_Written exercise:_ Go through the listing and write out all of it exactly.
------------------------------------
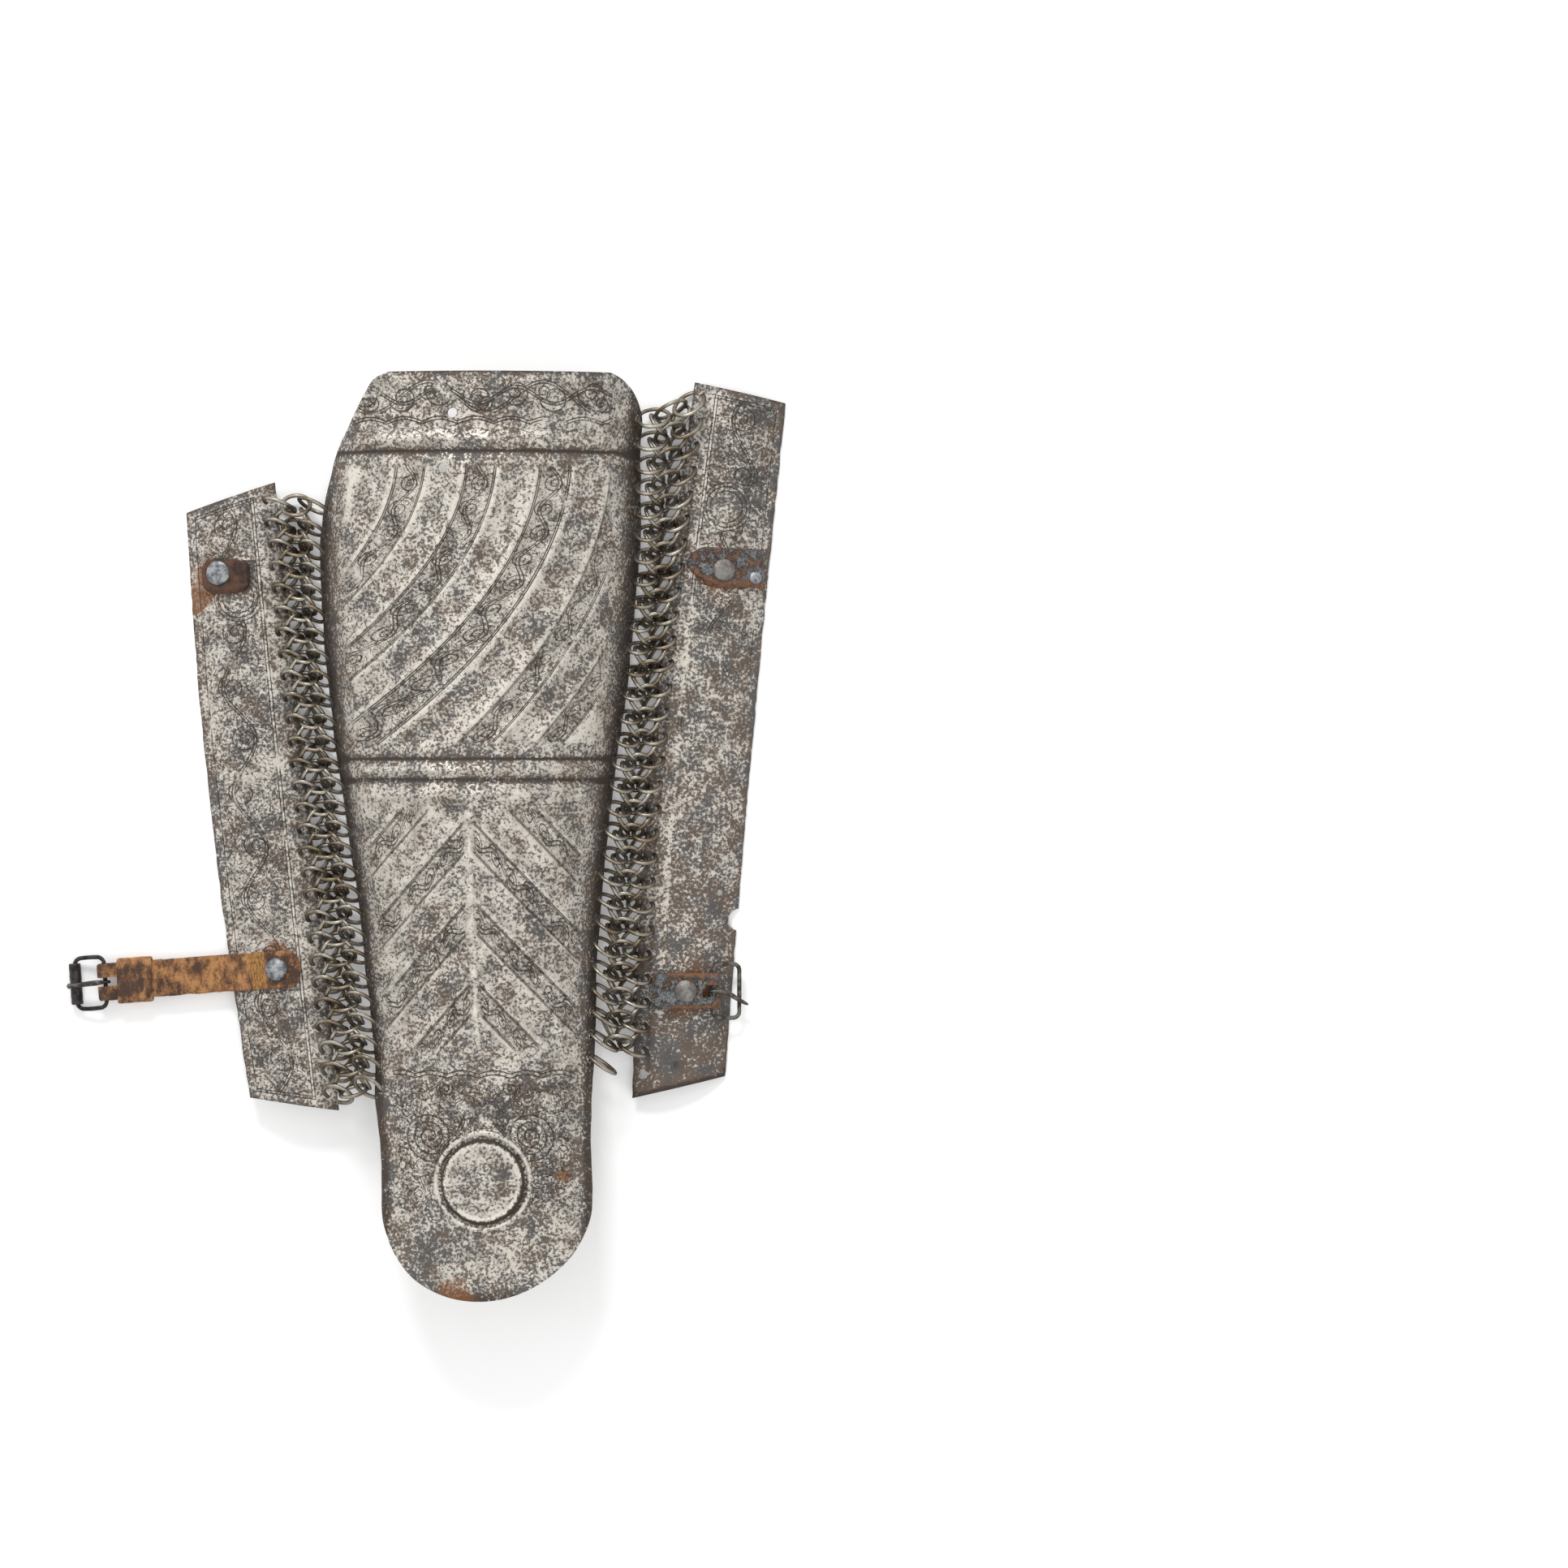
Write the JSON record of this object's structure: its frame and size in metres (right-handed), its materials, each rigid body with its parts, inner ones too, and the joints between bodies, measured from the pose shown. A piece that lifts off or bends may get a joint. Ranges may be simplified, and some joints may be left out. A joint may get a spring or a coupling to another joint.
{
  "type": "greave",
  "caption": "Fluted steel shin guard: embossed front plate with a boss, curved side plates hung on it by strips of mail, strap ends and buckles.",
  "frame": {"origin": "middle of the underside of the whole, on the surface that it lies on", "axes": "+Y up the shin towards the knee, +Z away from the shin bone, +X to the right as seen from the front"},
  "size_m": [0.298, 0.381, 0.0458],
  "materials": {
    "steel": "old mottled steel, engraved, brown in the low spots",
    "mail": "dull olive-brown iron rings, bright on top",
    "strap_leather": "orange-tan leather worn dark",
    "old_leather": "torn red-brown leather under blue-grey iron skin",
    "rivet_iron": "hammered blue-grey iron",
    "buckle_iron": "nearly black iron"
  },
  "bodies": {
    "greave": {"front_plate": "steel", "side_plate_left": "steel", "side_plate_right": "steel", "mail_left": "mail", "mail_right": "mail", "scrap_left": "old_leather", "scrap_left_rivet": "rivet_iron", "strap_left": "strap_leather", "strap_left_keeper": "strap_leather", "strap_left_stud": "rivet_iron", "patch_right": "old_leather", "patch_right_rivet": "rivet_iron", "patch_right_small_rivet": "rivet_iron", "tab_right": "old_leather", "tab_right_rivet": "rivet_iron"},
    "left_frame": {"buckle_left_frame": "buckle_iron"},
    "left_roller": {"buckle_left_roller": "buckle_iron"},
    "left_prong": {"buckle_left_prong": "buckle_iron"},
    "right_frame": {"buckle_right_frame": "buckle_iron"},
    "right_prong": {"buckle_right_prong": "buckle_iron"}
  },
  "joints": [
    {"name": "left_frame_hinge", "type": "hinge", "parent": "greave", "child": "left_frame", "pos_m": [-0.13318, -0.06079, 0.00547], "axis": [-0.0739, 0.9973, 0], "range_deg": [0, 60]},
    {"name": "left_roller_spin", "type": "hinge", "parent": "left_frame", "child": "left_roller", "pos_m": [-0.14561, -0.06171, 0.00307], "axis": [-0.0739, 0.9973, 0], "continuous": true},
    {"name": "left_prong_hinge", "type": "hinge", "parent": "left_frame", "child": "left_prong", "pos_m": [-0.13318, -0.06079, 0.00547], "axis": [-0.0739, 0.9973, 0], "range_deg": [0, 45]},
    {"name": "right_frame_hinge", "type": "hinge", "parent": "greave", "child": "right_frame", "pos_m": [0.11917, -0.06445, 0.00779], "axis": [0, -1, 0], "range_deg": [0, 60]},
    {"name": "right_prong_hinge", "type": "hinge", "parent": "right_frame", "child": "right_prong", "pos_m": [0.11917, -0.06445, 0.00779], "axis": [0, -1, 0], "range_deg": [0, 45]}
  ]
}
------------------------------------
_Exercise output:_
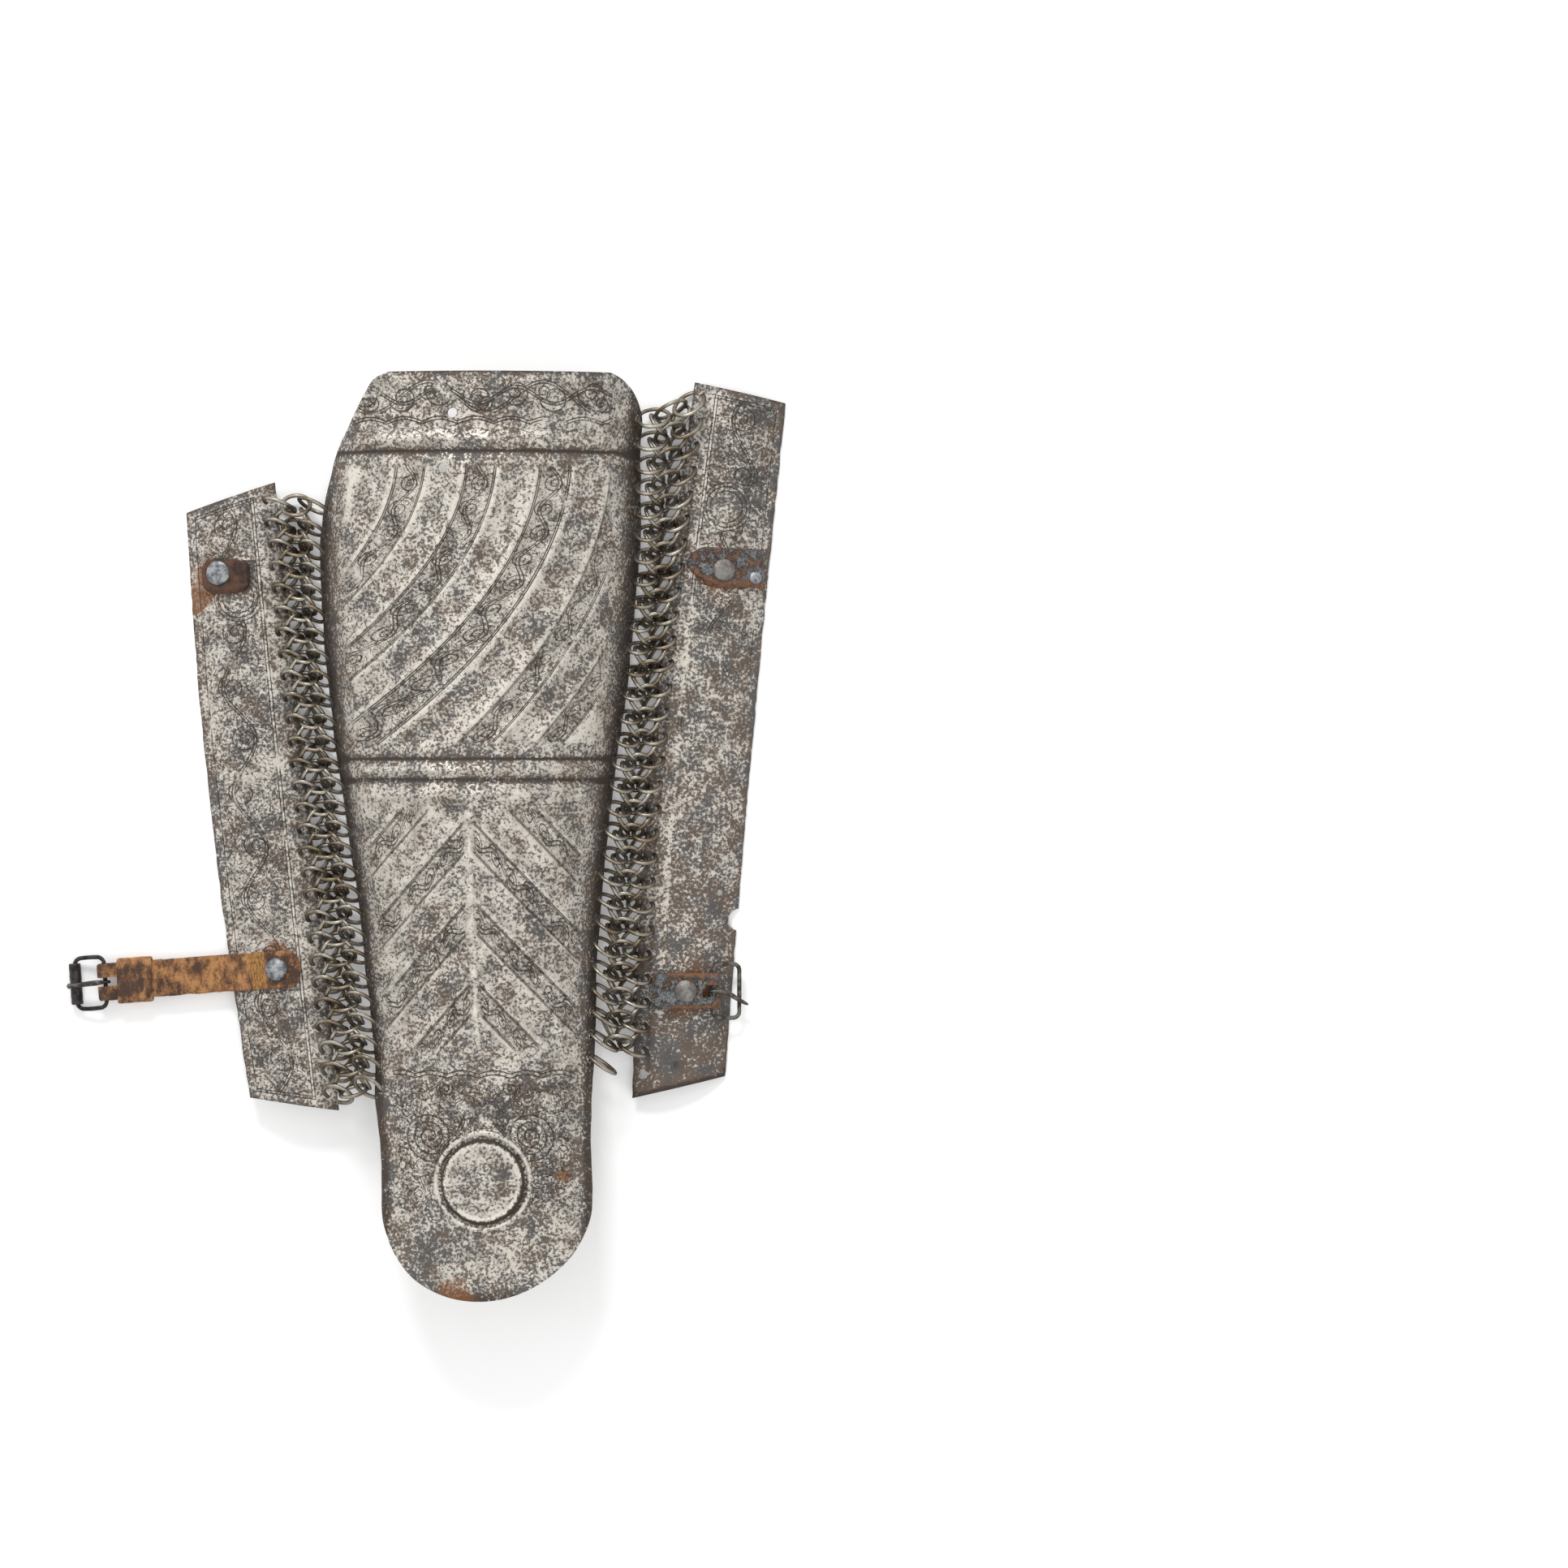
Write the JSON record of this object's structure: its frame and size in metres (right-handed), its materials, each rigid body with its parts, inner ones too, and the joints between bodies, measured from the pose shown. A piece that lifts off or bends may get a joint. Ranges may be simplified, and some joints may be left out. A joint may get a spring or a coupling to another joint.
{
  "type": "greave",
  "caption": "Fluted steel shin guard: embossed front plate with a boss, curved side plates hung on it by strips of mail, strap ends and buckles.",
  "frame": {"origin": "middle of the underside of the whole, on the surface that it lies on", "axes": "+Y up the shin towards the knee, +Z away from the shin bone, +X to the right as seen from the front"},
  "size_m": [0.298, 0.381, 0.0458],
  "materials": {
    "steel": "old mottled steel, engraved, brown in the low spots",
    "mail": "dull olive-brown iron rings, bright on top",
    "strap_leather": "orange-tan leather worn dark",
    "old_leather": "torn red-brown leather under blue-grey iron skin",
    "rivet_iron": "hammered blue-grey iron",
    "buckle_iron": "nearly black iron"
  },
  "bodies": {
    "greave": {"front_plate": "steel", "side_plate_left": "steel", "side_plate_right": "steel", "mail_left": "mail", "mail_right": "mail", "scrap_left": "old_leather", "scrap_left_rivet": "rivet_iron", "strap_left": "strap_leather", "strap_left_keeper": "strap_leather", "strap_left_stud": "rivet_iron", "patch_right": "old_leather", "patch_right_rivet": "rivet_iron", "patch_right_small_rivet": "rivet_iron", "tab_right": "old_leather", "tab_right_rivet": "rivet_iron"},
    "left_frame": {"buckle_left_frame": "buckle_iron"},
    "left_roller": {"buckle_left_roller": "buckle_iron"},
    "left_prong": {"buckle_left_prong": "buckle_iron"},
    "right_frame": {"buckle_right_frame": "buckle_iron"},
    "right_prong": {"buckle_right_prong": "buckle_iron"}
  },
  "joints": [
    {"name": "left_frame_hinge", "type": "hinge", "parent": "greave", "child": "left_frame", "pos_m": [-0.13318, -0.06079, 0.00547], "axis": [-0.0739, 0.9973, 0], "range_deg": [0, 60]},
    {"name": "left_roller_spin", "type": "hinge", "parent": "left_frame", "child": "left_roller", "pos_m": [-0.14561, -0.06171, 0.00307], "axis": [-0.0739, 0.9973, 0], "continuous": true},
    {"name": "left_prong_hinge", "type": "hinge", "parent": "left_frame", "child": "left_prong", "pos_m": [-0.13318, -0.06079, 0.00547], "axis": [-0.0739, 0.9973, 0], "range_deg": [0, 45]},
    {"name": "right_frame_hinge", "type": "hinge", "parent": "greave", "child": "right_frame", "pos_m": [0.11917, -0.06445, 0.00779], "axis": [0, -1, 0], "range_deg": [0, 60]},
    {"name": "right_prong_hinge", "type": "hinge", "parent": "right_frame", "child": "right_prong", "pos_m": [0.11917, -0.06445, 0.00779], "axis": [0, -1, 0], "range_deg": [0, 45]}
  ]
}